Nos han conmovido estos días de Navidad las imágenes de los migrantes subsaharianos refugiándose del frío y de la lluvia bajo el puente de una autovía, después de haber sido desalojados por la fuerza del edificio del antiguo instituto B9 de Badalona. El alcalde Xavier García Albiol cantó victoria y se atribuyó el mérito de haber logrado expulsar a los migrantes de allí donde malvivían, a pesar de que no todos desaparecieron del municipio, porque tampoco tenían otro lugar adónde ir.
Albiol ha sido reconocido como un político cruel, sin escrúpulos ni compasión, señalado tácitamente incluso por el papa de Roma, pero siendo todo ello cierto, hay que decir que el alcalde de Badalona no es el único factor que ha hecho posible esta barbaridad que a tantos avergüenza. El alcalde ha sido el principal instigador para dejar a cientos de personas a la intemperie, pero, para que el desalojo lo hayan llevado a cabo las llamadas fuerzas del orden, ha sido necesario previamente que lo autorice primero el Tribunal Superior de Justicia de Catalunya (TSJC) y, posteriormente, la titular del juzgado número 11 de lo Contencioso-Administrativo. Los jueces también son personas, precisamente encargadas de tomar las decisiones más justas, y han considerado más justo dejar a 400 personas sin techo en pleno invierno que permitir que continúen habitando un espacio ciertamente insalubre e inseguro. Para poder hacerlo, deben regirse por las leyes que han promulgado otras personas, los miembros de las instituciones que han sido elegidos por los ciudadanos.

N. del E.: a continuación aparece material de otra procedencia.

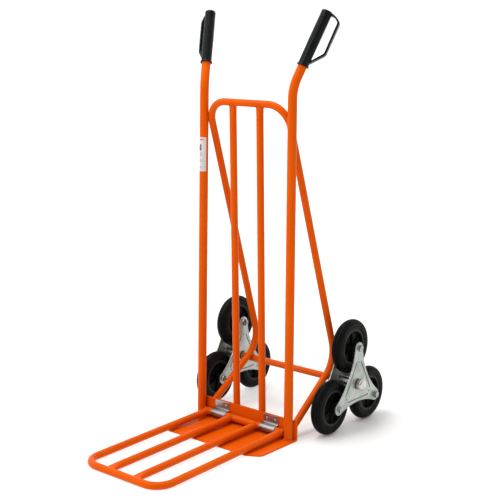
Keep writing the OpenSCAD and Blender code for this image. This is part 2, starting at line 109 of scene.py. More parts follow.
class Nodes:
    """A material with a Principled shader and short calls for its texture nodes."""

    def __init__(self, name, **values):
        self.material = bpy.data.materials.new(name)
        self.material.use_nodes = True
        self.tree = self.material.node_tree
        self.shader = self.tree.nodes["Principled BSDF"]
        for key, value in values.items():
            self.shader.inputs[key.replace("_", " ")].default_value = value
        self.coords = self.add("ShaderNodeTexCoord").outputs["Object"]

    def add(self, kind, **settings):
        node = self.tree.nodes.new(kind)
        for key, value in settings.items():
            setattr(node, key, value)
        return node

    def link(self, source, target):
        self.tree.links.new(source, target)

    def stretched(self, scale):
        mapping = self.add("ShaderNodeMapping")
        mapping.inputs["Scale"].default_value = scale
        self.link(self.coords, mapping.inputs["Vector"])
        return mapping.outputs["Vector"]

    def noise(self, scale, detail=2.0, roughness=0.5, stretch=None):
        node = self.add("ShaderNodeTexNoise")
        node.inputs["Scale"].default_value = scale
        node.inputs["Detail"].default_value = detail
        node.inputs["Roughness"].default_value = roughness
        self.link(self.stretched(stretch) if stretch else self.coords, node.inputs["Vector"])
        return node.outputs["Fac"]

    def cells(self, scale):
        node = self.add("ShaderNodeTexVoronoi", feature="F1")
        node.inputs["Scale"].default_value = scale
        self.link(self.coords, node.inputs["Vector"])
        return node.outputs["Distance"]

    def spread(self, value, low, high, to_low=0.0, to_high=1.0):
        node = self.add("ShaderNodeMapRange")
        self.link(value, node.inputs["Value"])
        set_range(node, low, high, to_low, to_high)
        return node.outputs["Result"]

    def cloud(self, scale, detail=2.0, roughness=0.5, to=(0.0, 1.0), stretch=None):
        """Noise spread over most of its range."""
        return self.spread(self.noise(scale, detail, roughness, stretch), 0.3, 0.7, *to)

    def math(self, operation, a, b):
        node = self.add("ShaderNodeMath", operation=operation)
        for socket, value in zip(node.inputs, (a, b)):
            if isinstance(value, (int, float)):
                socket.default_value = value
            else:
                self.link(value, socket)
        return node.outputs[0]

    def times(self, a, b):
        return self.math("MULTIPLY", a, b)

    def mix(self, factor, a, b):
        node = self.add("ShaderNodeMix", data_type="RGBA")
        self.link(factor, node.inputs["Factor"])
        for socket, value in ((node.inputs[6], a), (node.inputs[7], b)):
            if isinstance(value, tuple):
                socket.default_value = (*value, 1.0)
            else:
                self.link(value, socket)
        return node.outputs[2]

    def edges(self, low, high):
        return self.spread(self.add("ShaderNodeNewGeometry").outputs["Pointiness"], low, high)

    def colour(self, value):
        self.link(value, self.shader.inputs["Base Color"])

    def rough(self, value):
        self.link(value, self.shader.inputs["Roughness"])

    def bump(self, *layers):
        """Layers are (height, strength, distance in metres), finest first."""
        normal = None
        for height, strength, distance in layers:
            node = self.add("ShaderNodeBump")
            node.inputs["Strength"].default_value = strength
            node.inputs["Distance"].default_value = distance
            self.link(height, node.inputs["Height"])
            if normal is not None:
                self.link(normal, node.inputs["Normal"])
            normal = node.outputs["Normal"]
        self.link(normal, self.shader.inputs["Normal"])


def orange_paint(name, ior):
    """Satin powder coat, a little cloudy, with scuffs and worn edges."""
    m = Nodes(name, IOR=ior, Specular_IOR_Level=1.0, Specular_Tint=(1.0, 0.5, 0.22, 1.0))
    shade = m.cloud(7, 3)
    base = m.mix(shade, (0.62, 0.078, 0.0012), (0.68, 0.091, 0.0016))
    scuffs = m.times(m.spread(m.noise(95, 4, 0.65), 0.62, 0.7),
                     m.spread(m.noise(9, 2), 0.52, 0.62))
    worn = m.times(m.edges(0.56, 0.66), m.spread(m.noise(60, 3), 0.5, 0.62))
    base = m.mix(m.times(scuffs, 0.35), base, (0.56, 0.055, 0.002))
    m.colour(m.mix(m.times(worn, 0.55), base, (0.30, 0.12, 0.06)))
    rough = m.cloud(22, 3, to=(0.20, 0.28))
    m.rough(m.math("ADD", rough, m.times(scuffs, 0.15)))
    m.bump((m.noise(520, 2), 0.10, 0.0004), (m.noise(140, 2), 0.05, 0.0006))
    return m.material


def zinc_plate():
    m = Nodes("zinc_plated_sheet", Metallic=0.85, Specular_IOR_Level=0.5)
    cloud = m.spread(m.noise(26, 4, 0.6), 0.32, 0.68)
    base = m.mix(cloud, (0.31, 0.335, 0.31), (0.47, 0.495, 0.465))
    speck = m.spread(m.noise(330, 3), 0.66, 0.74)
    m.colour(m.mix(m.times(speck, 0.5), base, (0.24, 0.23, 0.21)))
    m.rough(m.cloud(48, 3, to=(0.30, 0.48)))
    m.bump((m.noise(900, 2), 0.10, 0.0002), (m.noise(60, 2), 0.06, 0.0008))
    return m.material


def bracket_steel():
    m = Nodes("rolled_zinc_bracket", Metallic=0.95)
    grain = m.cloud(90, 3, 0.6, stretch=(0.08, 1.0, 1.0))
    m.colour(m.mix(grain, (0.20, 0.20, 0.20), (0.42, 0.42, 0.42)))
    m.rough(m.cloud(70, 3, to=(0.17, 0.28), stretch=(0.1, 1.0, 1.0)))
    m.bump((m.noise(900, 2, stretch=(0.05, 1.0, 1.0)), 0.12, 0.0002))
    return m.material


def plain_finish(name, tone, rough, bumps, **values):
    """Tone and rough are (noise scale, detail, low, high). A bump without detail is a grain
    of cells, otherwise it is noise."""
    m = Nodes(name, **values)
    m.colour(m.mix(m.cloud(*tone[:2]), *tone[2:]))
    m.rough(m.cloud(*rough[:2], to=rough[2:]))
    m.bump(*((m.noise(scale, detail) if detail else m.cells(scale), strength, distance)
             for scale, detail, strength, distance in bumps))
    return m.material


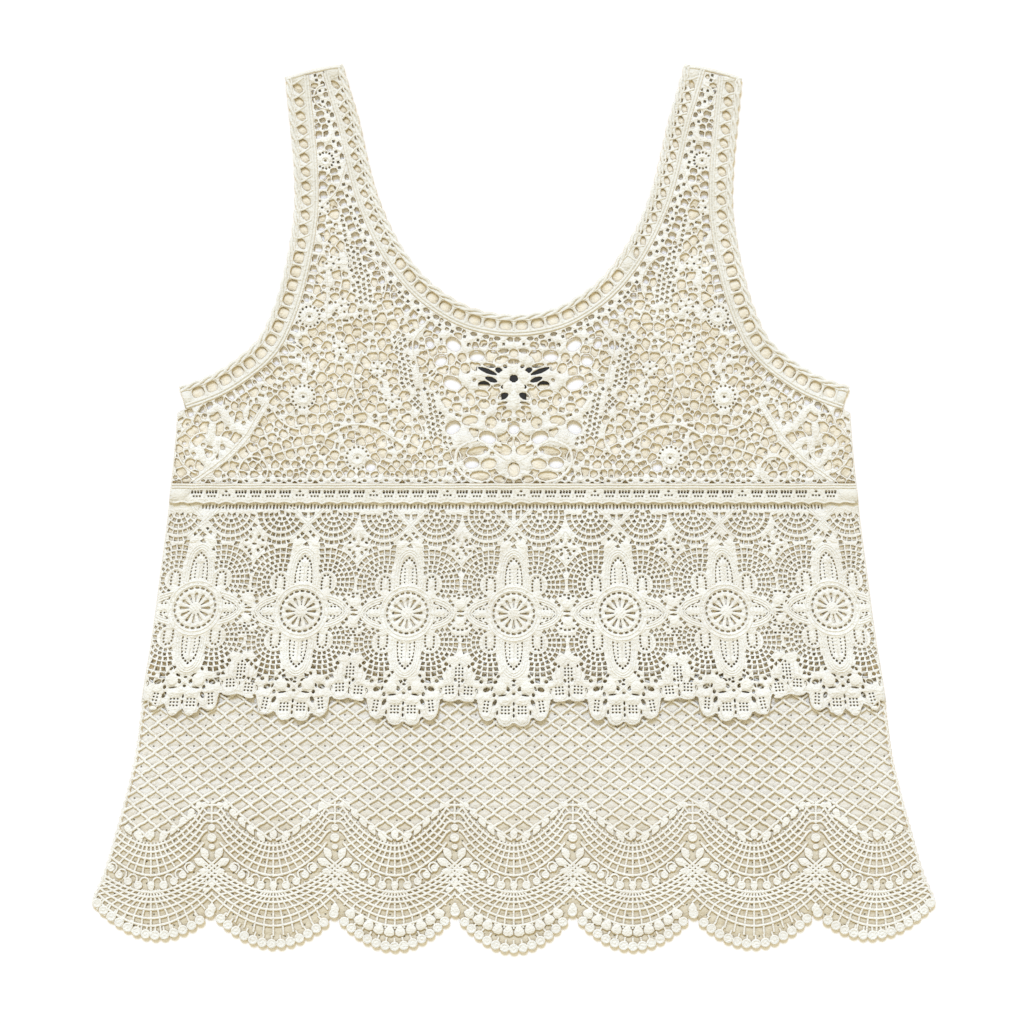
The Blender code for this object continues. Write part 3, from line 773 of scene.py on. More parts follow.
# yoke: an irregular net that spreads in fans, with rosettes, pads and a cut-out centre
yoke = {
    "bottom": 292.7,
    "backBottom": 286.2,
    "gap": 0.15,
    "thread": 1.02,
    "plate": 1.1,
    "cord": 0.68,
    "spread": 1.2,  # how much wider the cells are than the fan table says
    "dotPitch": 3.5,
    "arcShare": 0.3,  # how many of the fan arcs carry a raised cord
    "flower": 214.9,  # drop of the centre flower's eye
    "eye": (2.9, 2.6),
    "netMiddle": (133.6, 338.4),  # half and drop, of the bent square net by the side
    "netStart": 60.0,
    "netStep": 7.2,
}
centreGaps = (  # half, drop, width, height, turn of the see-through gaps
    (41.2, 191.5, 10.2, 7.6, -40), (25.2, 199.4, 9.6, 6.4, 0), (50.0, 202.2, 7.6, 6.6, 30),
    (42.0, 218.0, 12.0, 7.6, -25), (41.6, 248.4, 9.8, 7.4, 35), (30.0, 243.6, 9.6, 5.4, 10),
    (35.2, 256.4, 12.2, 8.8, 0), (17.8, 255.2, 10.6, 7.2, -15), (28.9, 272.6, 9.4, 6.4, 0),
    (17.2, 273.2, 9.6, 6.0, 10), (23.2, 281.6, 12.4, 5.4, 0), (0.0, 248.6, 6.8, 7.4, 0),
    (98.0, 274.7, 6.2, 6.4, 0), (68.6, 192.0, 5.6, 4.6, 20), (57.4, 190.4, 4.4, 6.4, 20),
)
ribGaps = (  # gaps inside the corded oval that show the back layer
    (24.6, 264.4, 14.6, 5.4, 12), (7.6, 263.4, 12.4, 7.2, -14), (8.8, 274.4, 6.2, 8.6, -8),
    (0.0, 277.2, 8.0, 9.6, 0),
    (9.6, 283.8, 8.0, 4.6, 0), (39.6, 267.6, 4.8, 9.0, 25), (38.0, 278.6, 5.6, 5.6, -30),
)
blackGaps = (  # slender gaps beside the centre flower that show the label
    (18.0, 209.8, 14.4, 3.1, -21), (15.4, 215.6, 9.0, 3.3, -19), (10.2, 209.2, 5.2, 3.6, -24),
    (20.3, 219.2, 8.6, 5.4, -6), (7.2, 227.0, 7.8, 4.4, 26), (26.9, 216.0, 2.0, 2.6, -40), (11.4, 219.8, 4.8, 1.8, 8),
)
nearGaps = (  # gaps round the centre flower that show the back layer
    (0.0, 203.4, 7.7, 3.5, 0), (0.0, 197.6, 6.0, 5.6, 0), (7.0, 196.1, 7.0, 3.0, 8), (8.2, 202.0, 9.3, 4.9, 12),
    (16.6, 206.0, 8.4, 2.6, -10), (5.9, 206.6, 2.7, 2.0, -30), (7.6, 231.9, 6.7, 1.7, 14), (8.3, 235.4, 6.5, 3.2, 14),
    (14.0, 231.0, 2.9, 3.8, 0), (20.3, 232.4, 7.4, 6.3, -10), (21.9, 225.0, 9.7, 4.4, -12),
    (29.6, 229.4, 5.6, 8.8, 20),
    (30.4, 217.6, 9.0, 6.3, -30), (16.4, 237.8, 7.7, 2.3, -24), (4.6, 239.2, 7.0, 4.4, 28),
    (22.4, 243.2, 6.3, 5.3, -10),
    (15.6, 245.0, 7.4, 8.1, -18), (9.6, 249.0, 7.2, 7.0, 0), (33.0, 208.0, 5.8, 7.4, 30), (35.4, 200.6, 5.8, 6.3, 10),
    (14.2, 192.4, 5.8, 4.6, 20), (20.8, 191.0, 5.3, 4.2, 30),
)
rosettes = ((139.7, 172.6, 6.0), (143.9, 227.4, 6.6), (106.9, 269.2, 6.6), (128.8, 65.8, 4.6))  # half, drop, radius
flowers = ((123.3, 136.3), (117.8, 165.1), (93.2, 208.2), (82.9, 230.8), (119.2, 193.9), (131.0, 98.0))
fans = (  # half, drop, first ring, ring step, cell width
    (139.7, 172.6, 10.8, 5.9, 5.0), (143.9, 227.4, 11.2, 6.2, 5.2), (106.9, 269.2, 11.2, 6.6, 6.4),
    (128.8, 65.8, 9.4, 5.2, 4.4), (123.3, 136.3, 8.2, 5.4, 4.8), (117.8, 165.1, 8.4, 5.6, 5.2),
    (93.2, 208.2, 8.4, 6.2, 5.8), (82.9, 230.8, 8.4, 6.2, 5.8), (119.2, 193.9, 8.4, 6.0, 5.6),
    (131.0, 98.0, 7.6, 5.0, 4.4), (71.2, 172.0, 4.6, 6.8, 4.8), (66.4, 199.3, 4.4, 6.6, 5.6),
    (69.2, 285.0, 6.0, 7.0, 6.6), (173.3, 196.1, 5.0, 5.4, 4.6), (157.6, 206.8, 5.4, 6.0, 5.4),
    (95.9, 180.8, 4.4, 6.2, 5.4), (108.0, 150.3, 4.4, 5.4, 4.8), (98.0, 229.4, 5.4, 6.8, 6.4),
    (123.3, 245.9, 6.0, 7.2, 7.0), (80.2, 254.2, 5.4, 7.2, 6.8), (196.7, 232.8, 6.4, 6.0, 5.2),
    (30.8, 190.5, 6.0, 5.6, 5.0), (40.7, 233.6, 5.4, 5.8, 5.4), (126.7, 118.0, 4.4, 5.2, 4.6),
    (120.3, 43.0, 5.0, 5.4, 4.4), (128.3, 22.0, 5.0, 5.6, 4.2), (212.0, 262.0, 6.0, 6.8, 6.2),
    (8.0, 192.0, 4.0, 5.2, 4.6), (178.0, 278.0, 6.0, 6.4, 7.0),
)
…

Cabe decir que en la última resolución judicial se justifica el desalojo como “necesario y proporcional”, dado que existe “una situación de riesgo efectivo para la seguridad colectiva y la salud pública de quienes ocupan sin título el inmueble”, pero el mismo tribunal advierte en esa misma resolución de la necesidad de ofrecer a los migrantes una alternativa residencial, de lo que el alcalde Albiol se ha desentendido, y el desalojo se ha llevado a cabo impunemente y sin consecuencias para quien ha desobedecido el mandato judicial. Pero esto no solo acusa al alcalde. Cuando el alcalde no es capaz de responder, para eso están las instancias superiores. Es la Administración catalana la principal autoridad que tiene asumida la responsabilidad de resolver este tipo de conflictos, pero la intervención de la Generalitat, si es que ha existido, no se ha notado en absoluto, porque tampoco ha sido capaz de ofrecer ninguna alternativa residencial a los desamparados. Y tampoco la Administración del Estado, que, sin mostrar ninguna iniciativa para resolver el problema, sí ha aprovechado para obtener rédito político, denunciando la deshumanización que caracteriza la práctica política del Partido Popular en su principal feudo catalán, que es Badalona. Han tenido que ocuparse de los sintecho entidades de la sociedad civil, como si no existiera un Estado capaz de resolver los problemas de la gente vulnerable y de la gente no tan vulnerable que sufre también consecuencias del conflicto.
Si los resultados electorales avalan la crueldad política de Albiol y Orriols, tendremos que concluir que una parte lo bastante importante de la ciudadanía ha dejado de lado la exigencia moral a la hora de elegir a sus gobernantes
Hay, sin embargo, una realidad que no se puede eludir. Desde hace muchos años, Xavier García Albiol hace ostentación de su falta de humanidad y ha sido precisamente esta actitud la que le ha permitido ganar holgadamente las elecciones en Badalona. Lo mismo está ocurriendo en Ripoll, donde la alcaldesa Sílvia Orriols ha aplicado medidas similares contra migrantes magrebíes y ahora se ha puesto del lado del alcalde más españolista de Catalunya. Habrá que ver cómo se han sentido esta Navidad quienes han votado a Albiol o quienes, según dicen las encuestas, ahora quieren votar a Orriols. Ahora bien, si en ambos casos los resultados electorales avalan su actuación, llegaremos a la conclusión de que una parte considerable de la ciudadanía ha dejado de lado la exigencia moral a la hora de elegir a sus gobernantes. Ahora parece que ya no es necesario que los gobernantes sean honestos: pueden ser crueles con los débiles, pueden robar, pueden legislar en beneficio propio, pueden pervertir el sentido de la democracia… y pueden ganar las elecciones, pero no pueden hacerlo solos. Necesitan cómplices de su amoralidad. Y este es un cambio de paradigma muy evidente que hace saltar por los aires el contrato social por el que el Estado debía sustituir el poder divino otorgado a la monarquía y moralizar la vida pública en nombre del bien común. Sin exigencia moral, no hay bien común identificable.